Two Minutes with Richard Dunn, Director of the Georgia Environmental Protection Division
How long have you been the Director of Georgia’s Environmental Protection Division? What’s your best experience thus far?
Almost two years – I was confirmed by our Board in June 2016. Without a doubt, my most rewarding experience is the opportunity to work every day with the professional and dedicated public servants that make up our entire organization. I’m proud of the integrity, competency, and problem solving abilities they are able apply to the issues that directly shape the future of our communities.
How has being a member of ECOS benefitted you?
The “federal delegation” model that shapes much of environmental policy is somewhat unique and not something that I’ve experienced to the same degree or shape in other policy areas I’ve worked in such as health care, human services, economic development, and education. As a consequence, the work and challenges faced by each state bear a lot of similarities. It’s great that an organization like ECOS is available to provide state environmental protection leaders resources for education, joint advocacy, and opportunities to network and share. I know our state especially benefited from all of the hard work ECOS and its members put into developing and pressing the vision for Cooperative Federalism 2.0 as a new Administration in Washington seeks to rethink the existing U.S. EPA-state relationships.
What is the best management advice you’ve received?
Throughout my management career, I’ve tried to focus upon the discipline or management of getting things done. As leader of an organization, I have three key responsibilities: choosing other leaders, setting the strategic direction, and monitoring the processes we’ve established to help ensure we execute well. All successful leaders I have worked for have empowered their management team to make decisions and ensured that they have the capacity to handle that responsibility. There is a great saying that I always try to remember – I’m not sure of the source: “Vision without action is a daydream. Action without vision is a nightmare.” Vision is the unifying focal point of effort, but execution – getting things done and delivering on commitments –determines management’s (and an organization’s) success or failure.
Tell us about your morning ritual.
At home, quick exercise, a cup of coffee, and some yogurt. I take my high school son to school every day. Once at the office, I check in with members of my team and – if time allows – scan news clippings. I will also review e-mails and voicemails from the prior day that I have not yet had the opportunity to process or delegate. At about 9:00 a.m., I’m ready to face the unique challenges and decisions that each day brings!
What was your childhood dream job?
Probably a Supreme Court Justice or a diplomat – I’ve always been attracted to public service, though I did not really envision myself as a leader of large bureaucratic organizations.
What’s your favorite moment of your career so far?
I’ve been fortunate that my professional career has provided the opportunity to visit unique places and meet interesting and influential individuals that not many others are able to experience. My favorite moments, however, are those instances we get to hear directly from the people whose lives have been impacted for the good by our decisions and actions. You don’t get this opportunity every day, but when it happens, it’s really something special.
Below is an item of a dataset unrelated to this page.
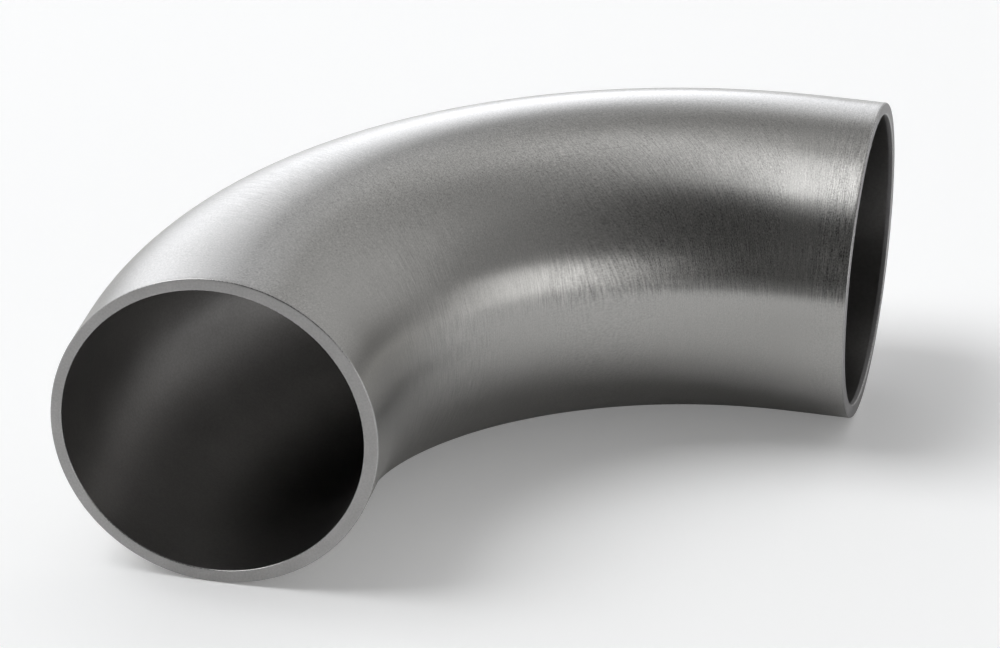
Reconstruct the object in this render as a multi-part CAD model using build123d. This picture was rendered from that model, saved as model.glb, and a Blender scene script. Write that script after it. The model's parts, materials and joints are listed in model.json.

What leader do you most admire?
In terms of well-known historical figures – Nelson Mandela and Alexander Hamilton. I also carry deep admiration for a number of our local elected officials, city managers, and front-line public servants. Though not well-known outside of their own communities, I admire how they are able to deal with crisis situations, difficult resource decisions, quarrelling neighbors, and criticism with honesty, respect, and fairness. I always learn a lot about leadership and public service when spending time with local officials.
What was your first real job?
Throughout high school and college, I did a lot of landscaping and waiting on tables. Teaching public policy and political science in Pennsylvania was my first “real job” once I left graduate school. I began my government career about six years later in health care policy and planning.
What can you not live without?
I love barbeque and my dog – and also my wife and son!
If Hollywood made a movie of your life, who would you like to see play the lead role as you?
I’d like to think Dwayne “the Rock” Johnson would be a good fit. In reality, it would probably be Paul Giamatti.